--- START ---

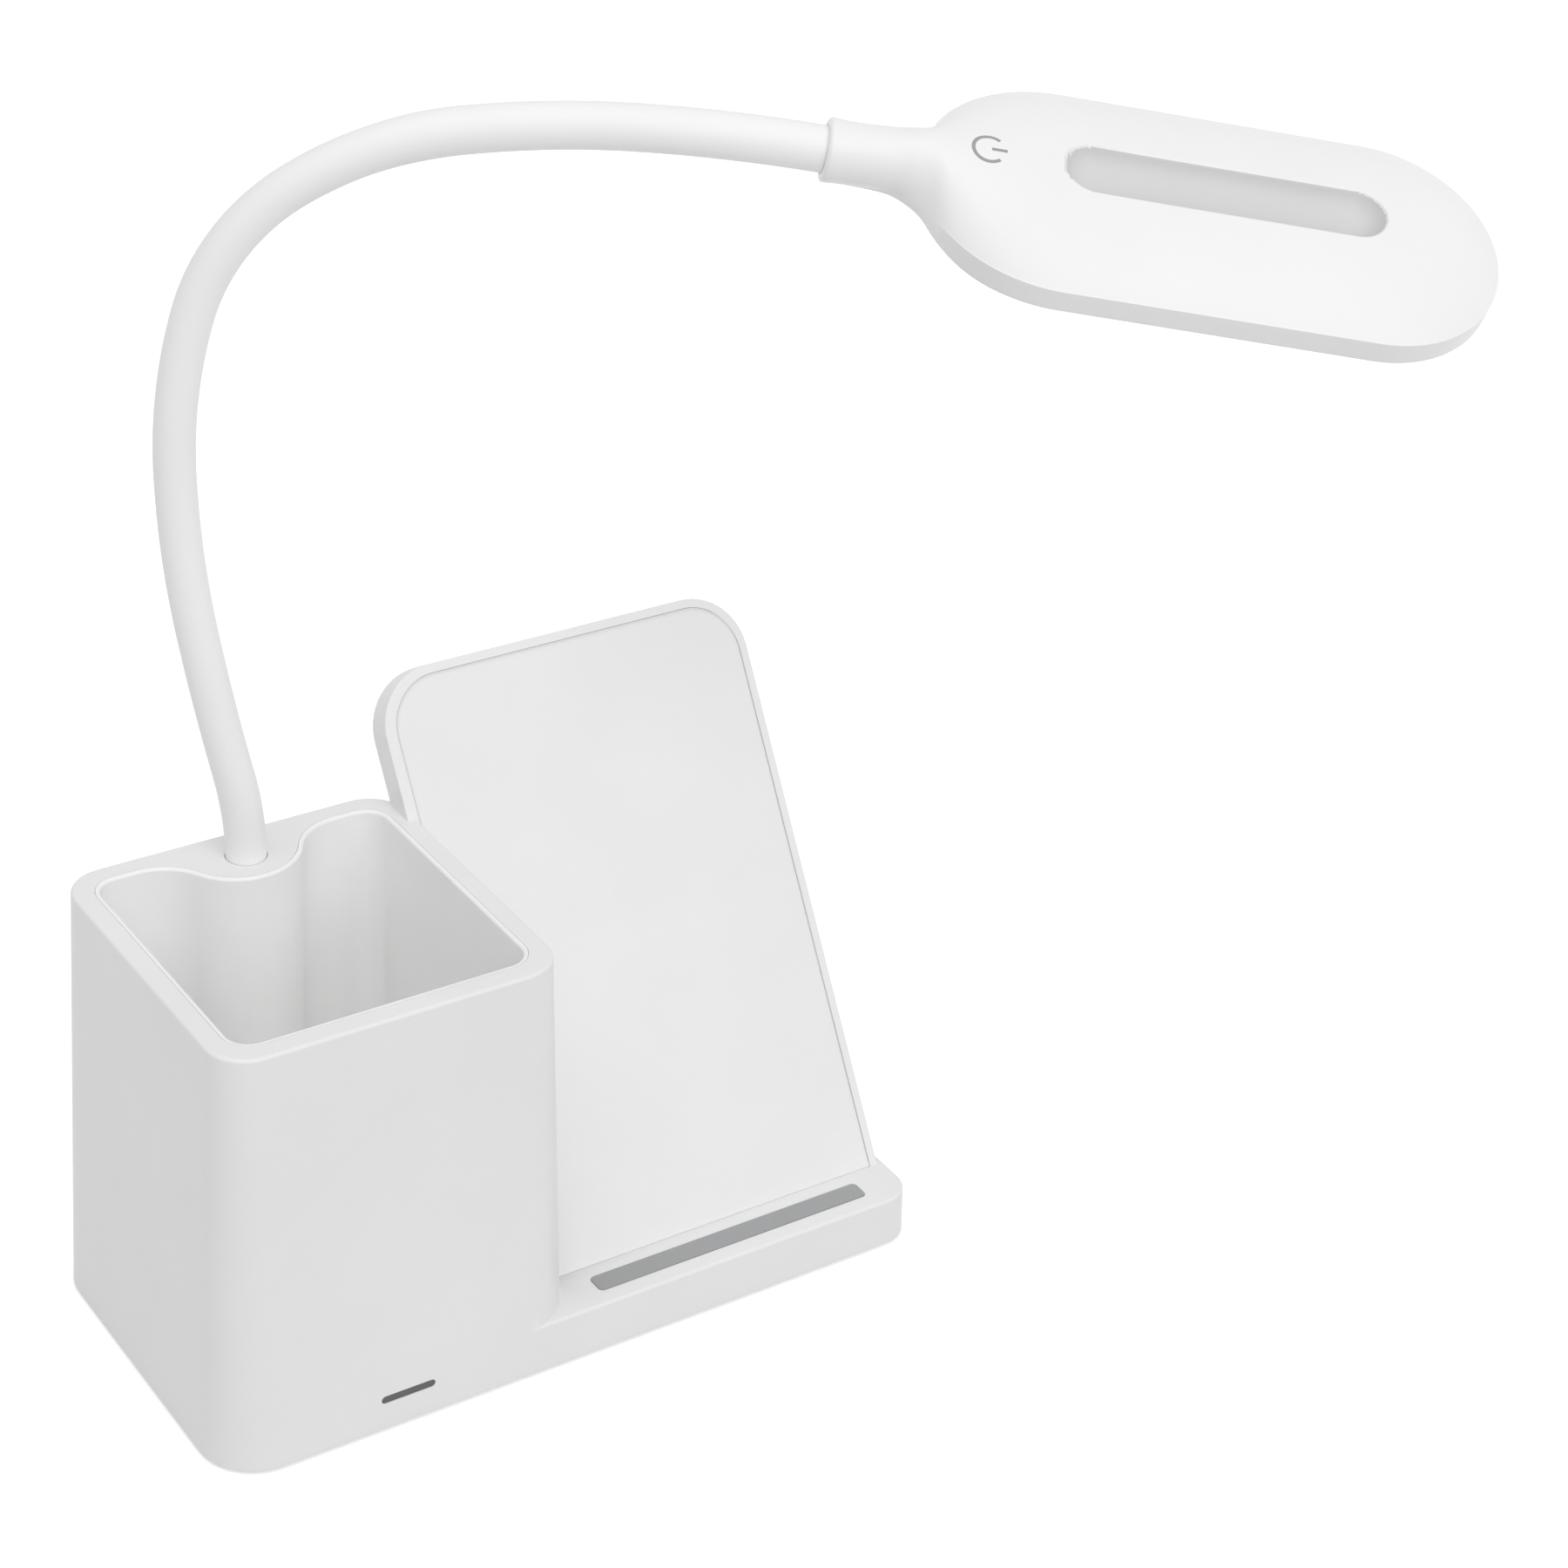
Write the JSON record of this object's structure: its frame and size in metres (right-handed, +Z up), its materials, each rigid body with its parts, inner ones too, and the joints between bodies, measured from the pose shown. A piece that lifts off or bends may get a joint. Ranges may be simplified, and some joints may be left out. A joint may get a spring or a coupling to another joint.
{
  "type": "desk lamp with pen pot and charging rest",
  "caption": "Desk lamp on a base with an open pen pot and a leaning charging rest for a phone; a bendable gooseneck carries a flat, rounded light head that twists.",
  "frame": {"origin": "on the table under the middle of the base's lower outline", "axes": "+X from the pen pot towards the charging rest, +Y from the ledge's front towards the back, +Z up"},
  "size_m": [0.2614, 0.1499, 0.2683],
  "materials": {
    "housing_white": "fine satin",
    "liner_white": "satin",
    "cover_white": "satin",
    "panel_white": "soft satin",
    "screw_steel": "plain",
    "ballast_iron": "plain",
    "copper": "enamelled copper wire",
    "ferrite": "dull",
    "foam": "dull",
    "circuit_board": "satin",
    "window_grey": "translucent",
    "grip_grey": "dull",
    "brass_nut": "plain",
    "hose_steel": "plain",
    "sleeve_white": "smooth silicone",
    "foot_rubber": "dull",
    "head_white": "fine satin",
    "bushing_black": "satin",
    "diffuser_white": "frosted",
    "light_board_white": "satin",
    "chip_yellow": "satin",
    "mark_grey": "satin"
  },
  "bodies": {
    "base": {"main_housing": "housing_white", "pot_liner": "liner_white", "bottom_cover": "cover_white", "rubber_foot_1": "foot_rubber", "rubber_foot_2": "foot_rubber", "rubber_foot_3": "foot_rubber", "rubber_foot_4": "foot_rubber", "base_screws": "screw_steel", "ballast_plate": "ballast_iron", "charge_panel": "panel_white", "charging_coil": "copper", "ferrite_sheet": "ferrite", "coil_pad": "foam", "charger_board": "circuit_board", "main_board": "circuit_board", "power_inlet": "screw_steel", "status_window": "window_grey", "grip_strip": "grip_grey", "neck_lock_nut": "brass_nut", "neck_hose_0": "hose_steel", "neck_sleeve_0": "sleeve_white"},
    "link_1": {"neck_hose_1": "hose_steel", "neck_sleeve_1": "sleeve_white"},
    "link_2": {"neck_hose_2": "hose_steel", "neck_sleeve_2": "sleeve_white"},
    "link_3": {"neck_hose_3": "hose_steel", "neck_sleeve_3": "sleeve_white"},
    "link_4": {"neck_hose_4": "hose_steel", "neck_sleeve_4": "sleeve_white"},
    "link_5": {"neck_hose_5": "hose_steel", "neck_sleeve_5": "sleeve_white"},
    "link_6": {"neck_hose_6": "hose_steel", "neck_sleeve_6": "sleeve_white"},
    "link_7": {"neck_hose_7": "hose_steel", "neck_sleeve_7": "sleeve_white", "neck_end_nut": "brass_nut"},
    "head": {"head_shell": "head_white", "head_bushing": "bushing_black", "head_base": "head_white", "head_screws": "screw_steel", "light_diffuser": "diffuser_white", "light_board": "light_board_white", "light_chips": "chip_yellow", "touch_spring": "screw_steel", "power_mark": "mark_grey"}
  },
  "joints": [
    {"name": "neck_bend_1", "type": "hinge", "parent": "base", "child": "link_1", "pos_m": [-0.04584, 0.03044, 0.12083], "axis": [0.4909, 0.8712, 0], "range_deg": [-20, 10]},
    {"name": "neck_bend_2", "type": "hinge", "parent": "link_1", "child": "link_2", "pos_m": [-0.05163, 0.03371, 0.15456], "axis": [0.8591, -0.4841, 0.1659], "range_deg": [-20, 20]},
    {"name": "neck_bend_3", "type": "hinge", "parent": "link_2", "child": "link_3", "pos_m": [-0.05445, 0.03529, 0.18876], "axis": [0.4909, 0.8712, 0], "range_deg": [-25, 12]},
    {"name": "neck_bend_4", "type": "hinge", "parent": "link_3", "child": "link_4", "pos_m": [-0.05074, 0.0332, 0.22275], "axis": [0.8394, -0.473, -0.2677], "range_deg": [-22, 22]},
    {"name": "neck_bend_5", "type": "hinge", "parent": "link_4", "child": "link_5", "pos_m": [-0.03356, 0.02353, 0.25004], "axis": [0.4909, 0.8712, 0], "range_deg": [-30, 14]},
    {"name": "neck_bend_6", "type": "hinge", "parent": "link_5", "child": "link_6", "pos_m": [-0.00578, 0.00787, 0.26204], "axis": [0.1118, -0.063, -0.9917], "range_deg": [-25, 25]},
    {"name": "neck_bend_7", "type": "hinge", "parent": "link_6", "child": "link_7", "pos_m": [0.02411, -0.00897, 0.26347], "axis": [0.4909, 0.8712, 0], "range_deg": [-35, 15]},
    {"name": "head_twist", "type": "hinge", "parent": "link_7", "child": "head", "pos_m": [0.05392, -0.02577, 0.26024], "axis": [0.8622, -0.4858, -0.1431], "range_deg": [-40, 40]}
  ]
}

--- END ---

_What is required_: Output the listing above exactly as it appears.

_Response below_:
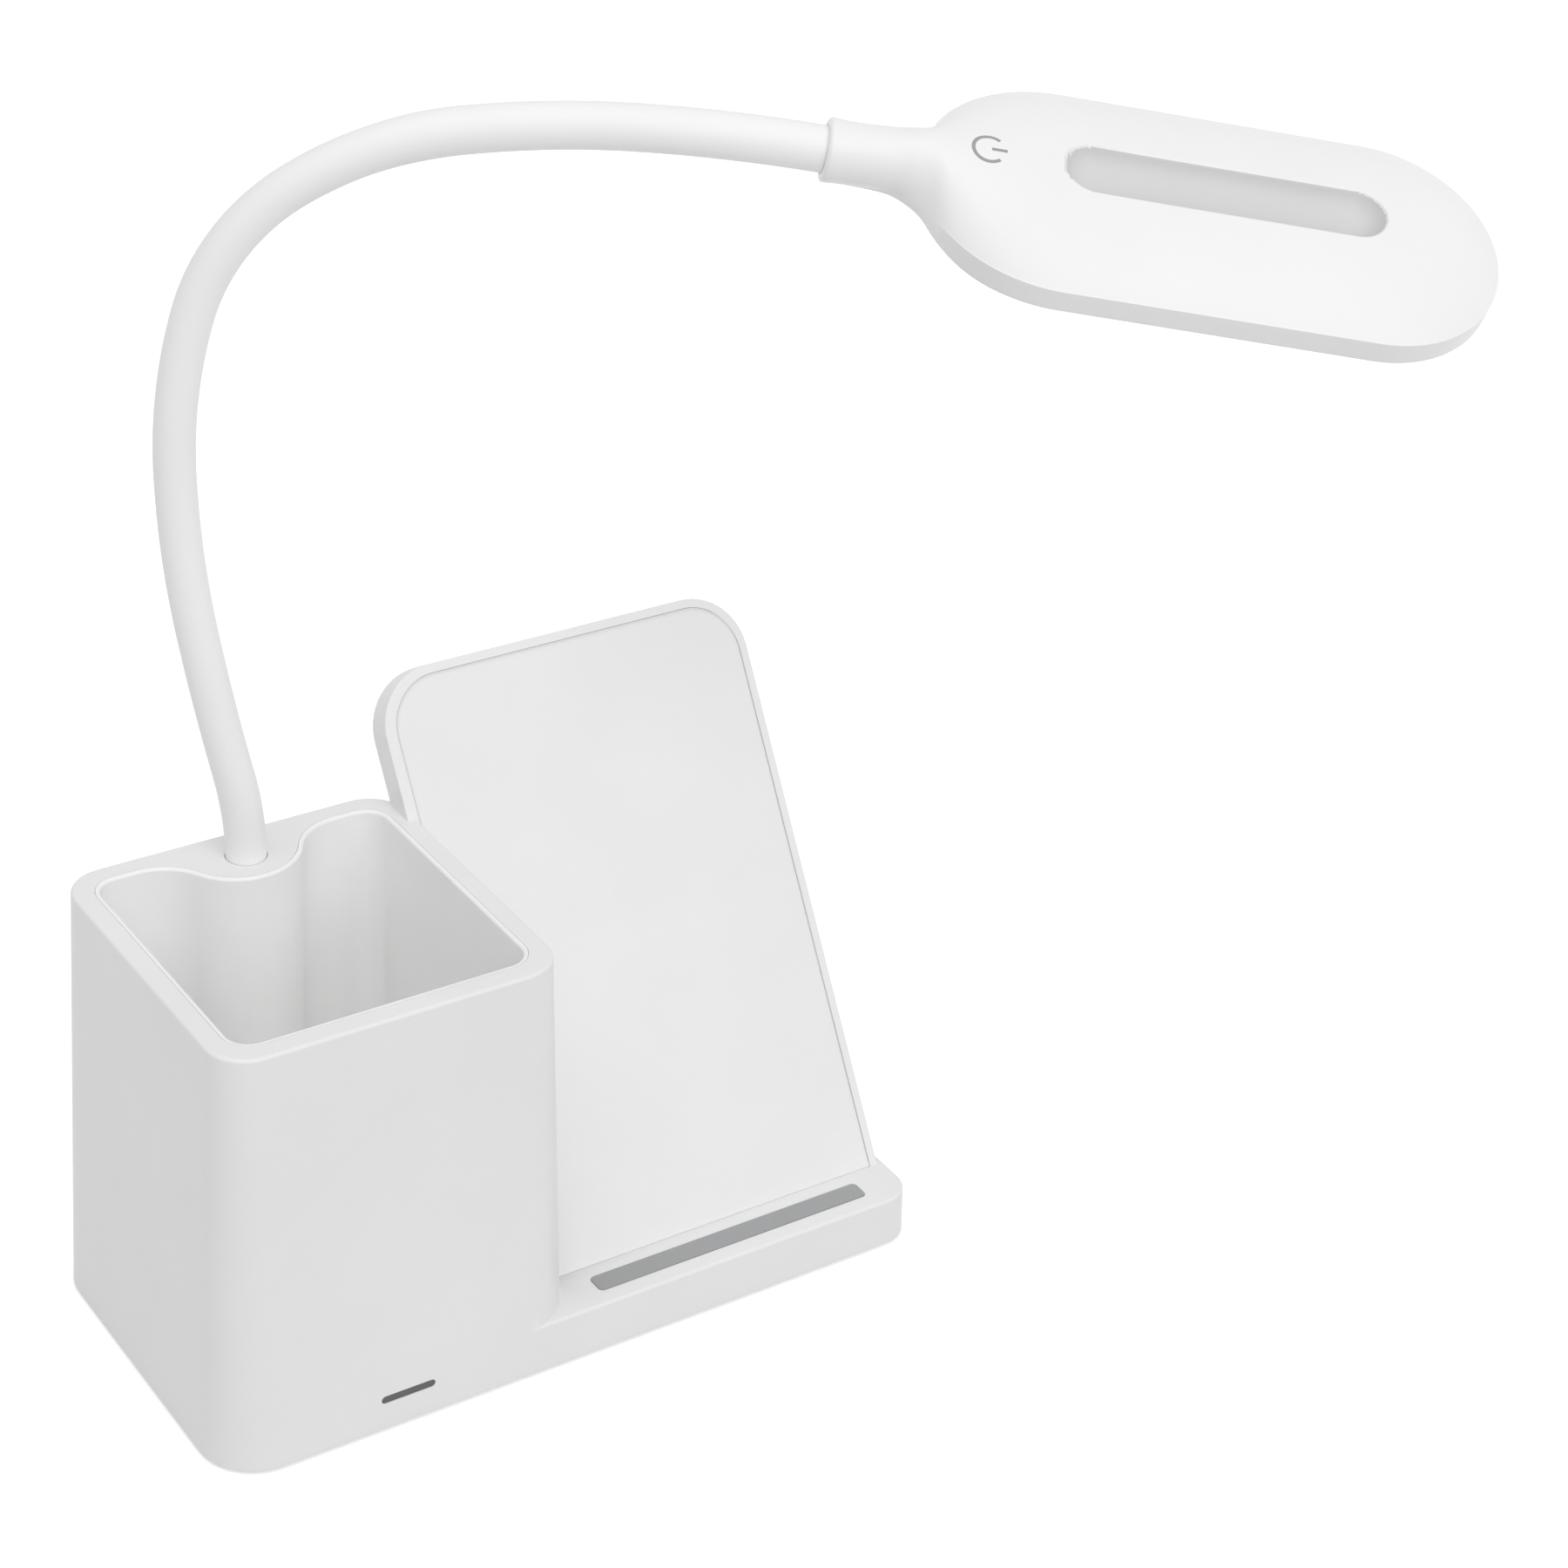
Write the JSON record of this object's structure: its frame and size in metres (right-handed, +Z up), its materials, each rigid body with its parts, inner ones too, and the joints between bodies, measured from the pose shown. A piece that lifts off or bends may get a joint. Ranges may be simplified, and some joints may be left out. A joint may get a spring or a coupling to another joint.
{
  "type": "desk lamp with pen pot and charging rest",
  "caption": "Desk lamp on a base with an open pen pot and a leaning charging rest for a phone; a bendable gooseneck carries a flat, rounded light head that twists.",
  "frame": {"origin": "on the table under the middle of the base's lower outline", "axes": "+X from the pen pot towards the charging rest, +Y from the ledge's front towards the back, +Z up"},
  "size_m": [0.2614, 0.1499, 0.2683],
  "materials": {
    "housing_white": "fine satin",
    "liner_white": "satin",
    "cover_white": "satin",
    "panel_white": "soft satin",
    "screw_steel": "plain",
    "ballast_iron": "plain",
    "copper": "enamelled copper wire",
    "ferrite": "dull",
    "foam": "dull",
    "circuit_board": "satin",
    "window_grey": "translucent",
    "grip_grey": "dull",
    "brass_nut": "plain",
    "hose_steel": "plain",
    "sleeve_white": "smooth silicone",
    "foot_rubber": "dull",
    "head_white": "fine satin",
    "bushing_black": "satin",
    "diffuser_white": "frosted",
    "light_board_white": "satin",
    "chip_yellow": "satin",
    "mark_grey": "satin"
  },
  "bodies": {
    "base": {"main_housing": "housing_white", "pot_liner": "liner_white", "bottom_cover": "cover_white", "rubber_foot_1": "foot_rubber", "rubber_foot_2": "foot_rubber", "rubber_foot_3": "foot_rubber", "rubber_foot_4": "foot_rubber", "base_screws": "screw_steel", "ballast_plate": "ballast_iron", "charge_panel": "panel_white", "charging_coil": "copper", "ferrite_sheet": "ferrite", "coil_pad": "foam", "charger_board": "circuit_board", "main_board": "circuit_board", "power_inlet": "screw_steel", "status_window": "window_grey", "grip_strip": "grip_grey", "neck_lock_nut": "brass_nut", "neck_hose_0": "hose_steel", "neck_sleeve_0": "sleeve_white"},
    "link_1": {"neck_hose_1": "hose_steel", "neck_sleeve_1": "sleeve_white"},
    "link_2": {"neck_hose_2": "hose_steel", "neck_sleeve_2": "sleeve_white"},
    "link_3": {"neck_hose_3": "hose_steel", "neck_sleeve_3": "sleeve_white"},
    "link_4": {"neck_hose_4": "hose_steel", "neck_sleeve_4": "sleeve_white"},
    "link_5": {"neck_hose_5": "hose_steel", "neck_sleeve_5": "sleeve_white"},
    "link_6": {"neck_hose_6": "hose_steel", "neck_sleeve_6": "sleeve_white"},
    "link_7": {"neck_hose_7": "hose_steel", "neck_sleeve_7": "sleeve_white", "neck_end_nut": "brass_nut"},
    "head": {"head_shell": "head_white", "head_bushing": "bushing_black", "head_base": "head_white", "head_screws": "screw_steel", "light_diffuser": "diffuser_white", "light_board": "light_board_white", "light_chips": "chip_yellow", "touch_spring": "screw_steel", "power_mark": "mark_grey"}
  },
  "joints": [
    {"name": "neck_bend_1", "type": "hinge", "parent": "base", "child": "link_1", "pos_m": [-0.04584, 0.03044, 0.12083], "axis": [0.4909, 0.8712, 0], "range_deg": [-20, 10]},
    {"name": "neck_bend_2", "type": "hinge", "parent": "link_1", "child": "link_2", "pos_m": [-0.05163, 0.03371, 0.15456], "axis": [0.8591, -0.4841, 0.1659], "range_deg": [-20, 20]},
    {"name": "neck_bend_3", "type": "hinge", "parent": "link_2", "child": "link_3", "pos_m": [-0.05445, 0.03529, 0.18876], "axis": [0.4909, 0.8712, 0], "range_deg": [-25, 12]},
    {"name": "neck_bend_4", "type": "hinge", "parent": "link_3", "child": "link_4", "pos_m": [-0.05074, 0.0332, 0.22275], "axis": [0.8394, -0.473, -0.2677], "range_deg": [-22, 22]},
    {"name": "neck_bend_5", "type": "hinge", "parent": "link_4", "child": "link_5", "pos_m": [-0.03356, 0.02353, 0.25004], "axis": [0.4909, 0.8712, 0], "range_deg": [-30, 14]},
    {"name": "neck_bend_6", "type": "hinge", "parent": "link_5", "child": "link_6", "pos_m": [-0.00578, 0.00787, 0.26204], "axis": [0.1118, -0.063, -0.9917], "range_deg": [-25, 25]},
    {"name": "neck_bend_7", "type": "hinge", "parent": "link_6", "child": "link_7", "pos_m": [0.02411, -0.00897, 0.26347], "axis": [0.4909, 0.8712, 0], "range_deg": [-35, 15]},
    {"name": "head_twist", "type": "hinge", "parent": "link_7", "child": "head", "pos_m": [0.05392, -0.02577, 0.26024], "axis": [0.8622, -0.4858, -0.1431], "range_deg": [-40, 40]}
  ]
}